Write out each line in which the string "context" is present.

** START Data extract **

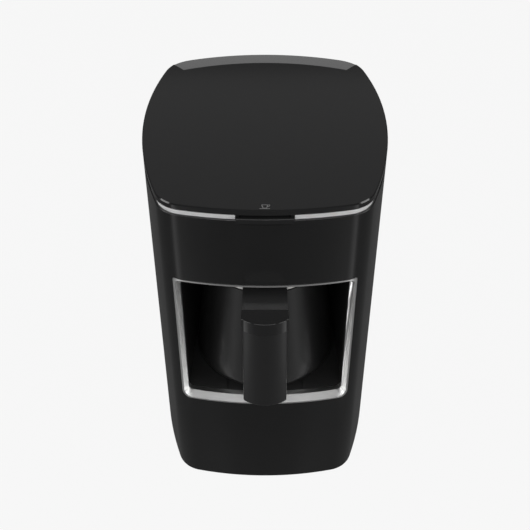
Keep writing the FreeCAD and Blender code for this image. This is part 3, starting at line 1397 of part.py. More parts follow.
def make_pot_plug(s):
    half = s.plug_half
    low = plug_bottom(s)
    face = s.pot_radius - s.pot_reach
    body = new_body("pot_plug")
    start = face - s.plug_reach
    block_back = closed(body, "front", box_points(-half, half, low, low + s.plug_rise), -plug_rear(s))
    pad(body, block_back, plug_rear(s) - start)
    end = float(plug_rear(s)) - 0.01
    edge_feature(body, "Chamfer", lambda edge: edge.BoundBox.YMin > end, s.plug_bevel)
    # The side towards the pot is hollowed to the jacket's curve
    curve = circles(body, "top", [(0, -s.pot_reach)], s.pot_radius + s.touch_gap, low - s.cut_past)
    pocket(body, curve, s.plug_rise + s.cut_past * 2, reverse=True)
    pieces = []
    middle = low + s.plug_rise / 2
    for number, step in enumerate((-1, 0, 1)):
        x = s.pin_pitch * step - s.pin_thick / 2
        pieces.append(block(f"plug_pin_{number}", x, plug_rear(s), middle - s.pin_width / 2, s.pin_thick,
                            s.pin_length - s.key_gap * 2, s.pin_width))
    join("plug_pins", pieces)


def grip_plan(body, s, level, grow, depth):
    """Plan of the handle: a bowed front, straight sides and a flat rear."""
    half = s.grip_half + grow
    front = s.grip_face + grow
    bow = s.grip_arc + grow
    side = front - bow + root(bow * bow - half * half)
    rear = front - depth
    points = [(-half, -side), (half, -side), (half, -rear), (-half, -rear)]
    return closed(body, "top", points, level, arcs={0: bow})


def upright(edge):
    box = edge.BoundBox
    return box.ZLength > 1 and box.XLength < 0.01 and box.YLength < 0.01


def cap_edge(edge, level, rear, bolt):
    """Upper edges of the cap, apart from the one along the arm and the one round the bolt."""
    box = edge.BoundBox
    half = max(abs(box.XMin), abs(box.XMax))
    return box.ZMin > level - 0.01 and box.YMin < rear - 0.01 and half > bolt * 2


def make_handle(s):
    front = s.grip_face
    # Grip with rounded corners
    body = new_body("handle_grip")
    pad(body, grip_plan(body, s, s.grip_bottom, as_size(0), s.grip_depth), s.grip_top - s.grip_bottom)
    rear = -float(front - s.grip_depth)
    low = float(s.grip_bottom) + 0.01
    edge_feature(body, "Fillet", lambda edge: upright(edge) and edge.BoundBox.YMax > rear - 0.1,
                 s.grip_rear_round)
    edge_feature(body, "Fillet", lambda edge: upright(edge) and edge.BoundBox.YMax < rear - 1,
                 s.grip_edge_round)
    edge_feature(body, "Fillet", lambda edge: edge.BoundBox.ZMax < low, s.grip_edge_round)
    bolt_y = -(front - s.grip_depth / 2)
    hole = circles(body, "top", [(0, bolt_y)], s.bolt_radius + s.screw_gap, s.grip_bottom)
    pocket(body, hole, s.grip_top - s.grip_bottom, reverse=True)
    seat = circles(body, "top", [(0, bolt_y)], s.bolt_radius * 2 + s.screw_gap, s.grip_bottom)
    pocket(body, seat, s.head_thick * 2, reverse=True)
    # Glossy cap over the front of the grip
    body = new_body("handle_cap")
    gap = s.touch_gap
    plan = grip_plan(body, s, s.grip_top + gap, s.cap_proud, s.cap_depth + s.cap_proud)
    pad(body, plan, s.arm_top - s.grip_top - gap)
    passage = circles(body, "top", [(0, bolt_y)], s.bolt_radius + s.screw_gap, s.grip_top)
    pocket(body, passage, s.arm_top - s.grip_top - s.head_thick, reverse=True)
    rear = -float(front - s.cap_depth)
    edge_feature(body, "Fillet", lambda edge: upright(edge) and edge.BoundBox.YMax < rear - 1,
                 s.grip_edge_round)
    edge_feature(body, "Fillet", lambda edge: cap_edge(edge, float(s.arm_top), rear, float(s.bolt_radius)),
                 s.edge_round)
    # Arm from the pot to the cap
    body = new_body("handle_arm")
    cap_rear = front - s.cap_depth - gap
    neck = s.pot_reach + jacket_radius(s, s.arm_top - s.arm_thick - s.bay_floor - s.pot_lift)
    top = s.arm_top - s.arm_dip
    under = top - s.arm_root
    points = [(-cap_rear, s.grip_top + gap), (-cap_rear + s.grip_depth - s.cap_depth, s.grip_top + gap),
              (-neck - s.arm_foot, under), (-neck + s.arm_overlap, under), (-neck + s.arm_overlap, top),
              (-s.arm_fall, s.arm_top), (-cap_rear, s.arm_top)]
    pad(body, closed(body, "side", points, 0, rounds={2: s.arm_round}), s.grip_half * 2, both=True)
    edge_feature(body, "Fillet", lambda edge: edge.BoundBox.XLength < 0.01 and edge.BoundBox.YLength > 1
                 and edge.BoundBox.ZMin > float(top) - 0.01, s.edge_round)
    # The end of the arm is hollowed to the pot's taper, turned about the pot's axis
    foot = s.bay_floor + s.pot_lift
    hollow = new_sketch(body, "side")
    reach = -s.pot_reach
    low = foot + s.pot_height / 2
    high = foot + s.pot_height * 2
    shoulder = s.pot_height - s.rim_roll * 3 - gap
    rim = reach - rim_radius(s) - gap
    points = [(reach, low), (reach, high), (rim, high), (rim, foot + shoulder),
              (reach - jacket_radius(s, shoulder) - gap, foot + shoulder),
              (reach - jacket_radius(s, low - foot) - gap, low)]
    add_loop(hollow, points, {}, {})
    axis = hollow.addGeometry(Part.LineSegment(vector(reach, 0), vector(reach, low)), True)
    pin_point(hollow, axis, 1, reach, 0)
    pin_point(hollow, axis, 2, reach, low)
    groove = body.newObject("PartDesign::Groove", "handle_arm_hollow")
    groove.Profile = hollow
    groove.ReferenceAxis = (hollow, ["Axis0"])
    groove.Angle = 360
    finish_feature(body, groove, hollow, -1)
    places = [(x, foot + z) for x, z in rivet_places(s)]
    pilots = circles(body, "front", places, s.rivet_radius + s.screw_gap, s.pot_reach)
    pocket(body, pilots, rivet_reach(s) + s.rivet_length + s.cut_past - s.pot_reach, reverse=True)


def rivet_places(s):
    """Where the rivets pass through the pot, above its foot."""
    level = s.arm_top - s.arm_dip - s.arm_thick - s.bay_floor - s.pot_lift
    return [(-s.rivet_reach, level), (s.rivet_reach, level)]


def rivet_reach(s):
    """Outer face of the jacket at the rivets, in front of the origin."""
    half, level = rivet_places(s)[1]
    radius = jacket_radius(s, level)
    return s.pot_reach + root(radius * radius - half * half)


def make_handle_rivets(s):
    foot = s.bay_floor + s.pot_lift
    wall = s.jacket_wall + s.liner_gap + s.liner_wall
    start = rivet_reach(s) - wall * 1.5
    pieces = []
    for number, (x, z) in enumerate(rivet_places(s)):
        head = rod(f"rivet_head_{number}", x, -start + s.jacket_wall, foot + z, s.rivet_head, s.jacket_wall)
        shank = rod(f"rivet_shank_{number}", x, -start, foot + z, s.rivet_radius, s.rivet_length)
        for piece in (head, shank):
            piece.Placement.Rotation = FreeCAD.Rotation(FreeCAD.Vector(1, 0, 0), 90)
        pieces.append(fuse(f"rivet_{number}", [head, shank], node=False))
    join("handle_rivets", pieces)


def make_handle_bolt(s):
    front = s.grip_face
    bolt_y = -(front - s.grip_depth / 2)
    length = s.arm_top - s.head_thick - s.grip_bottom - s.head_thick * 2 - s.cut_past
    head = rod("bolt_head", 0, bolt_y, s.grip_bottom + s.head_thick, s.bolt_radius * 2, s.head_thick)
    shank = rod("bolt_shank", 0, bolt_y, s.grip_bottom + s.head_thick * 2, s.bolt_radius, length)
    fuse("handle_bolt", [head, shank])


# Build, check and write

def main():
    s = Sheet(SIZES)
    work_out(s)
    make_base_plate(s)
    make_feet(s)
    make_casing(s)
    make_rear_cover(s)
    make_rear_cover_screws(s)
    make_cord_gland(s)
    make_window_frame(s)
    make_bay_liner(s)
    make_upper_deck(s)
    make_top_cover(s)
    make_trim_strips(s)
    make_start_key(s)
    make_key_pin(s)
    make_key_spring(s)
    make_switch(s)
    make_control_board(s)
    make_light_guide(s)
    make_boil_sensor(s)
    make_power_board(s)
    make_socket(s)
    make_pot_jacket(s)
    make_pot_liner(s)
    make_pot_base(s)
    make_pot_heater(s)
    make_pot_plug(s)
    make_handle(s)
    make_handle_rivets(s)
    make_handle_bolt(s)
    screws("base_screws", s, boss_places(s), s.base_level)
    surface = s.casing_top - s.deck_drop
    screws("deck_screws", s, boss_places(s), surface, up=False)
    screws("top_cover_screws", s, cover_boss_places(s), surface - s.deck_thick - s.head_thick,
           length=s.screw_length - s.head_thick)
    doc.recompute()
    for thing in doc.Objects:
        if "Invalid" in thing.State or "Error" in thing.State:
            raise RuntimeError(f"{thing.Name} is {thing.State}")
    for node in nodes:
        if node.Shape.isNull() or not node.Shape.isValid() or node.Shape.Volume <= 0:
            raise RuntimeError(f"{node.Label} has no valid shape")
    os.makedirs("parts", exist_ok=True)
    for node in nodes:
        node.Shape.exportStep(f"parts/{node.Label}.step")
        print(f"{node.Label:20s} solids {len(node.Shape.Solids)} volume {node.Shape.Volume:10.1f}")
    print(len(nodes), "nodes")


main()
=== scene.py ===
"""Looks of an electric turkish coffee maker with one pot, in metres: +Z up, the front faces -Y."""

import json
import math

import bmesh
import bpy
from mathutils import Matrix, Vector


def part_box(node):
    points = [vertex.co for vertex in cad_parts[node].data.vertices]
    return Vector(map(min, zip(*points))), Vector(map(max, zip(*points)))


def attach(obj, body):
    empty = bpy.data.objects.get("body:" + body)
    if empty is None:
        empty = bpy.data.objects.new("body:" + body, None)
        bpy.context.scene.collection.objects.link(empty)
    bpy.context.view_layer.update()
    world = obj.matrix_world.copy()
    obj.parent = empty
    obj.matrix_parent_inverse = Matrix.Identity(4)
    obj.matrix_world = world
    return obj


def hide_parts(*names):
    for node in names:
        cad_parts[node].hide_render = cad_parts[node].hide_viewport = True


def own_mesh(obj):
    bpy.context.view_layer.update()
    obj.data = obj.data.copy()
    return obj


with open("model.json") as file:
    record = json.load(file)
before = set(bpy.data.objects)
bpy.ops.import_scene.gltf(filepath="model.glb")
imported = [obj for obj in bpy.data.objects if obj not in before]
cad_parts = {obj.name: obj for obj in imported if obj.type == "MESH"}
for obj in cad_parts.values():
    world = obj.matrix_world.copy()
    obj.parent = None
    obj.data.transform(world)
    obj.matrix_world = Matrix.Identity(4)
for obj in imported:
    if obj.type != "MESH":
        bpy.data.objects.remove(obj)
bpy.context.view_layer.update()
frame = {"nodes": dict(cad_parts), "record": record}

MM = 0.001
MICRON = 0.000001

NODES = frame["nodes"]
RECORD = frame["record"]
BODY_OF = {node: body for body, nodes in RECORD["behaviour"]["bodies"].items() for node in nodes}
SLOT_OF = {entry["node"]: entry["material_slot"] for entry in RECORD["subparts"]}

# Camera of the photograph, found from the outline of the top and the edges of the front; the tilt
# is 0 when it looks straight down
CAMERA_PLACE = (0, -0.4974, 0.54374)
CAMERA_TILT = math.radians(50)
CAMERA_LENS = 58.96
CAMERA_FILM = 36
CAMERA_NEAREST = 10 * MM


# Tools for materials

# Sockets of the node that mixes two colours
MIX_SHARE, MIX_FIRST, MIX_SECOND = 0, 6, 7
MIX_RESULT = 2


def new_finish(name, colour, roughness, metallic=0.0, **sockets):
    """A material with a principled shader; the sockets hold its other settings by name."""
    material = bpy.data.materials.new(name)
    material.use_nodes = True
    shader = material.node_tree.nodes["Principled BSDF"]
    shader.inputs["Base Color"].default_value = (*colour, 1)
    shader.inputs["Roughness"].default_value = roughness
    shader.inputs["Metallic"].default_value = metallic
    for socket, value in sockets.items():
        shader.inputs[socket.replace("_", " ")].default_value = value
    return material, shader


def add_node(material, kind, **settings):
    """A new node of a material or world, with its settings by name."""
    node = material.node_tree.nodes.new(kind)
    for setting, value in settings.items():
        setattr(node, setting, value)
    return node


def object_place(material, scale=(1, 1, 1), shift=(0, 0, 0)):
    """Object coordinates, stretched and then shifted."""
    coordinates = add_node(material, "ShaderNodeTexCoord")
    mapping = add_node(material, "ShaderNodeMapping")
    mapping.inputs["Scale"].default_value = scale
    mapping.inputs["Location"].default_value = shift
    material.node_tree.links.new(coordinates.outputs["Object"], mapping.inputs["Vector"])
    return mapping.outputs["Vector"]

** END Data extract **

## Output:
        bpy.context.scene.collection.objects.link(empty)
    bpy.context.view_layer.update()
    bpy.context.view_layer.update()
bpy.context.view_layer.update()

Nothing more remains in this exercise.